Shadowrun is
very different to D&D and Rifts.
As mentioned earlier, it's a game of eggshells armed with hammers. A starting character, with a lot of preparation and the right info, can kill a dragon. Not easily, but they can do it by the numbers. The thing that makes the greater difference is information and tactics. Treachery and planning beat raw numbers most of the time. And incidentally, dragons are very, very good at treachery and planning.

You don't level up. You never get more "hit points". You seldom wade through a room full of "low-level" mooks without caring because it only takes one of them to call HQ and then you've got Lone Star tailing you and it doesn't matter if you can beat up a Lone Star cop because what they'll actually be doing is following you back home and finding out where you live and sending SWAT teams at 3am. And even if you think you can wade through a room full of "low-level" mooks, it only takes one to have a grenade in a small room and you suddenly find out that the term "low-level" has no meaning in Shadowrun. Right place and time, with right skills. That's what Shadowrun is about.
To give you a couple of illustrations, in the introductory game I ran for my current group, they had to kidnap a man from a factory where he was hiding out. I gave them a "milk run", because it was our first time as a group. Well they easily outmatched the light security at the facility but they went in without any preparation, found the place was actually huge and ended up wandering from room to room looking for this guy. Meanwhile, alarm systems had been tripped, the target patched himself in to the camera systems, watched where they headed and nipped out via a different corridor. The only reason they knew he had left the place was because one of them had waited outside with the van and he promptly kidnapped this person to make them drive him to safety. How was all this different to D&D? Well for a start, when the target kidnapped the PC, there weren't rounds of combat wittling the PC down in hit points. Instead, the NPC passed a stealth roll, got behind the PC and put a blade at his throat. That would have given the NPC many bonus dice on his next attack if he wanted, very probably letting him kill the PC if he wished.
(The party pulled it back, by the way, stalling him with negotiation and then ending up in a Mexican standoff. The two groups eventually compromised with the NPC allowing himself to be captured, but only on condition of being handed over to the cops, instead of their employer. He figured with a good lawyer, he'd get off lightly. Which he did and is now a sort of contact of the group.)
Something else to watch out for is that whilst D&D hit points, healing surges and daily powers give you a sort of steady progression from top condition to dead without any diminishment of ability until that point and relatively easy estimation of how close you are. Usually players can say they're done for the day and make camp somewhere until they're all restored in the morning. In Shadowrun, you can find yourself running away very suddenly, and that running when you have a bullet in your thigh isn't much fun, either. And you'd better know where you're running to because in D&D the default setting is one where you have a culture that you can retreat back into and buy healing potions from. In Shadowrun, you are criminals and if Lone Star (the privatised police force) are after you, you might find checking into the nearest
inn coffin motel a little risky.
I hope that helps a little. I have a FAQ for new players geared slightly toward those coming from D&D backgrounds, it's
here. In fact, if you have a look through the Shadowrun section on my site (link in sig), you'll find quite a bit of information including some "NPC Rosters" and an "Opposition Roster" which are compendiums of grunts and pre-gen NPCs.
And, as others have said, welcome to the Shadows.

K.
EDIT: To clarify a little on the nature of progression in Shadowrun. It varies. You can start out quite maxed out in Shadowrun. You can't go "superhuman". If your character is already one of the strongest people around, then congratulations. You've reached the top! There's usually something to spend your karma on. It's worth being a well-rounded character and magical characters always have something good to spend their karma on. Mundanes tend to benefit more from financial rewards letting them buy better cyberware or equipment. Every team wants a van with a pop-out machine gun turret, after all.
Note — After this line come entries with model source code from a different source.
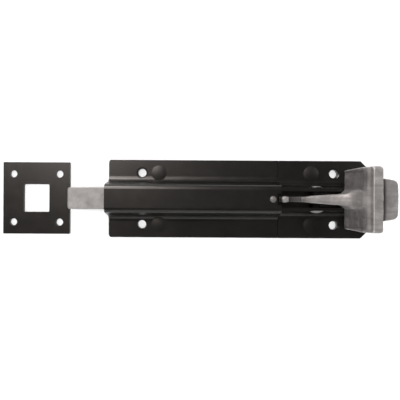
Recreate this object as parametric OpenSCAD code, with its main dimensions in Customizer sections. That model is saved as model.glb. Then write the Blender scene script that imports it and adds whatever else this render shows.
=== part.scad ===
// Toggle bolt for a door or gate: a square bolt in a pressed steel case, worked by a cast tread.
// The case lies on its back: the bolt points along -X, and +Z is away from the door.
// The origin is the centre of the backplate's rear face. All sizes are in millimetres.

/* [Case] */
// Length of the backplate
plate_l = 250; // [200:1:320]
// Thickness of the backplate
plate_t = 3; // [2:0.1:5]
// Thickness of the pressed sheet of the cover and cheeks
case_t = 3; // [2:0.1:4]
// Width of each flat flange, outside its bend
flange_w = 15.5; // [12:0.5:25]
// Radius of the bend between a flange and its wall, on the outside
bend_r = 6.3; // [4:0.1:8]
// Radius of the ridge's top corners, on the outside
ridge_r = 5; // [4:0.1:7]
// How far each cover wall leans out at its foot
wall_lean = 2.2; // [0:0.1:4]
// Length of the open lever guide at the case's rear
guide_l = 86; // [80:1:110]
// Cut across the two rear corners of the case
rear_chamfer = 4.5; // [2:0.5:8]
// Radius of the two front corners of the case
front_r = 2.5; // [1:0.5:6]

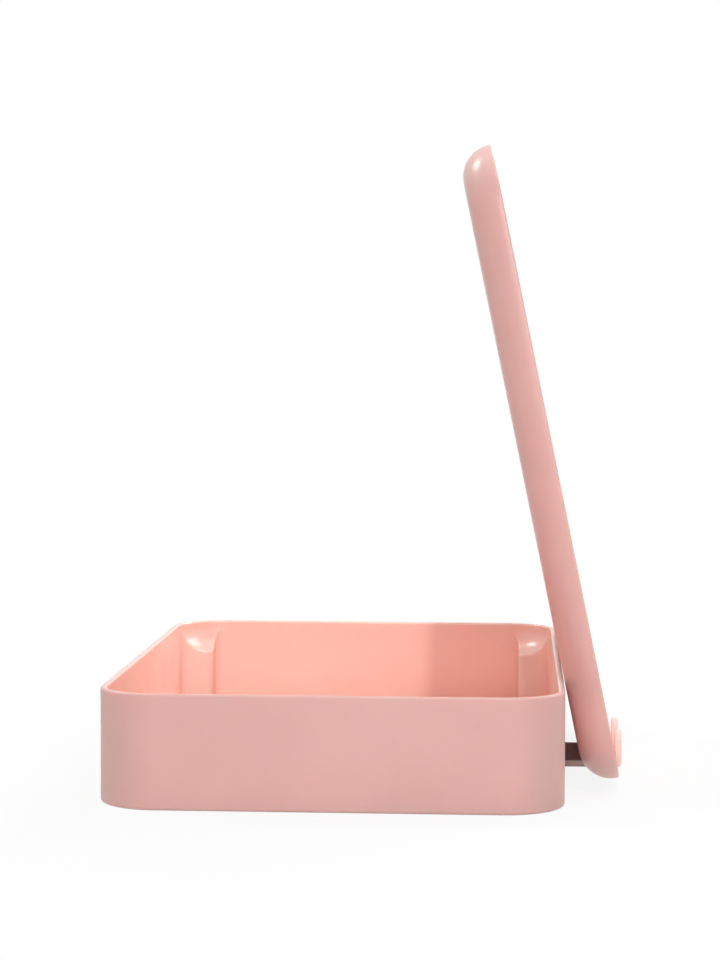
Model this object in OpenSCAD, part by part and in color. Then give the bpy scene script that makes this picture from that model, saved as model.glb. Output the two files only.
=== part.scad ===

But you also gain through building a better rep and getting better jobs as a result. My group are still living in a squat but after this next run, they'll be able to afford to get apartments of their own. It may seem a bit of a come down after D&D where you might buy a castle, but after living with the leaky ceiling and the devil rats, you learn to appreciate modest comforts. Shadowrun is a dystopia, after all.
And as to what attracts us to Shadowrun? It's gritty, it's dangerous, it's dripping with background and story and you have to think about who you piss off and if they know where you live. Or, as another Dumpshocker once put it: "Shadowrun is shooting people in the face for money. With elves."